Os trabalhadores da saúde estão sujeitos à contaminação no ambiente laboral – isso engloba os profissionais do laboratório que realizam exames de sangue diariamente de pacientes com COVID-19.
Dessa forma, a realidade enfrentada pelos profissionais da saúde foi e está sendo desafiadora. Milhares trabalhadores do grupo de risco continuaram trabalhando – no máximo, foram remanejados de setor.
A todos os profissionais, e em especial para os que pertencem ao grupo de risco da COVID-19, a vacinação chegou para dar segurança.
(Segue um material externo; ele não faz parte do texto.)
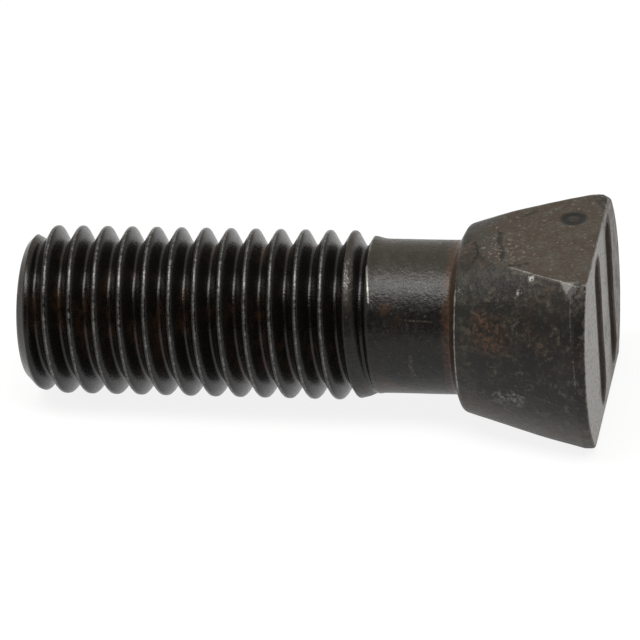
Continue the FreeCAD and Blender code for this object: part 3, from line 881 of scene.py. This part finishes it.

Ante toda a turbulência e missão em salvar vidas, os trabalhadores precisam e merecem ter as próprias vidas em segurança.
É sabido que os profissionais que foram afastados receberam o imunizante e continuam atuando telemedicina, por exemplo. No entanto, a tendência é que, após tomarem a segunda dose, comecem a retornar ao trabalho presencial.
Prevenção e controle
O atual processo de vacinação não só no estado de São Paulo, mas sim em todo o país, está longe do aceitável para que possa atingir a segurança no ambiente do trabalho. Por mais que os empregadores forneçam EPI’s, o risco de contaminação é elevado, seja no próprio ambiente laboral, seja no trajeto de casa para o trabalho – trabalho para casa.
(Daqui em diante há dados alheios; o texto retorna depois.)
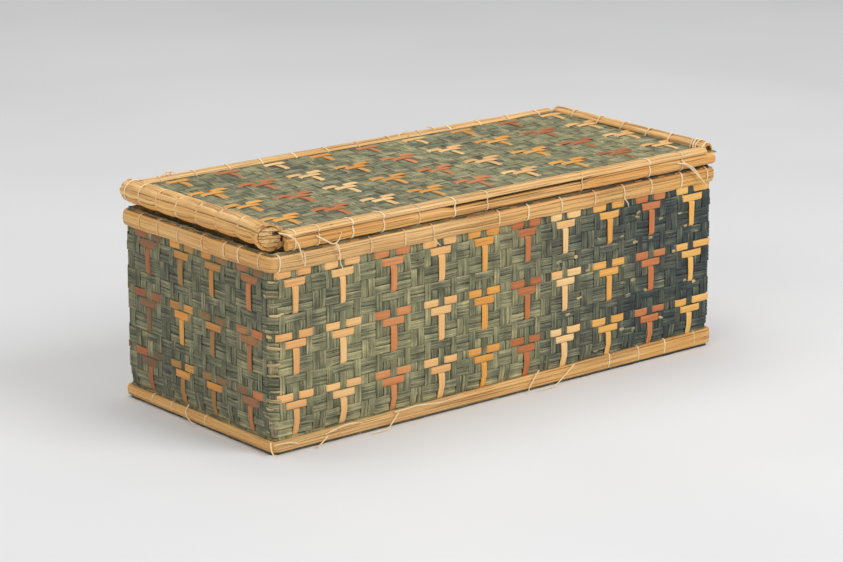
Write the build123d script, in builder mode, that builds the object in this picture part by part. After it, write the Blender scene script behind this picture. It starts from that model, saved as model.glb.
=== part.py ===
"""Keepsake box: a plaited straw box with a lift-off lid, edged with lashed split cane.

The origin is the middle of the underside, +X runs along the length, -Y is the front
and +Z is up. Sizes are in millimetres.
"""

import os
from math import cos, degrees, pi, radians, sin, sqrt, tan

from build123d import *

os.makedirs("parts", exist_ok=True)

# Plaited body
body_length = 376.0
body_depth = 158.0
rim_top = 128.0
corner_radius = 3.0
least_corner_radius = 0.4
mat_thickness = 1.2
lining_thickness = 0.8
layer_gap = 0.15

# Lashing fibre
lash_width = 1.2
lash_thickness = 0.8
lash_gap = 0.1
rim_lash_pitch = 26.5
end_lash_pitch = 22.0
roll_lash_pitch = 20.0

# Upper rim of the base
rim_cane_height = 10.0
rim_cane_thickness = 3.5
rim_cane_edge = 1.2
rim_cane_drop = 0.6
inner_cane_height = 9.0
inner_cane_thickness = 2.5
inner_cane_edge = 1.0
inner_bend_radius = 0.6
top_reed_height = 1.3
scarf_place = -25.0
scarf_length = 18.0
scarf_gap = 0.3

# Lower binding of the base
binding_height_left = 6.7
binding_height_right = 10.8
binding_thickness = 3.3
binding_edge = 1.1
corner_reed_height = 5.0
corner_reed_thickness = 3.0
corner_reed_edge = 1.0
binding_lash_pitch = 25.0
binding_lash_inset = 16.0
front_lashes_left = 4
left_lashes_left = 3

# Lid
lid_clearance = 0.3
lid_rim_height = 12.0
lid_mat_drop = 2.1
lid_margin_fall = 1.3
lid_margin_recess = 1.9
outer_cane_height = 7.2
outer_cane_thickness = 4.0
outer_cane_edge = 1.2
top_cane_width = 11.2
top_cane_inner_edge = 0.5
top_cane_outer_edge = 0.9
core_reed_clearance = 0.15
core_reed_round = 0.45
loop_outer_shoulder = 0.25
loop_inner_shoulder = 0.72
loop_inner_rise = 0.3
hoop_height = 4.0
hoop_thickness = 2.4
hoop_edge = 0.9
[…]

Vale dizer que não basta o fornecimento dos EPI’s, esses precisam ser de qualidade e quantidade suficiente para as trocas necessárias conforme as orientações do fabricante. Além disso, é necessário treinamento dos profissionais para a paramentação e desparamentação.
Mesmo com a imunização de médicos, enfermeiros e demais trabalhadores da saúde, os profissionais continuam apreensivos.
Os problemas estruturais nos hospitais continuam, além do número baixo de profissionais versus o aumento da demanda e insuficiência de leitos.
Portanto, torna-se impossível o profissional da saúde se sentir totalmente seguro porque tomou a vacina.
Nenhum imunizante é 100% eficaz e o Brasil concentra novas variantes da COVID-19. Tanto é verdade que os estados oscilam de fase a todo momento, justamente porque a situação ainda está grave.
*Dra. Alessandra Cobo é coordenadora da equipe técnica do escritório Aparecido Inácio e Pereira Advogados Associados.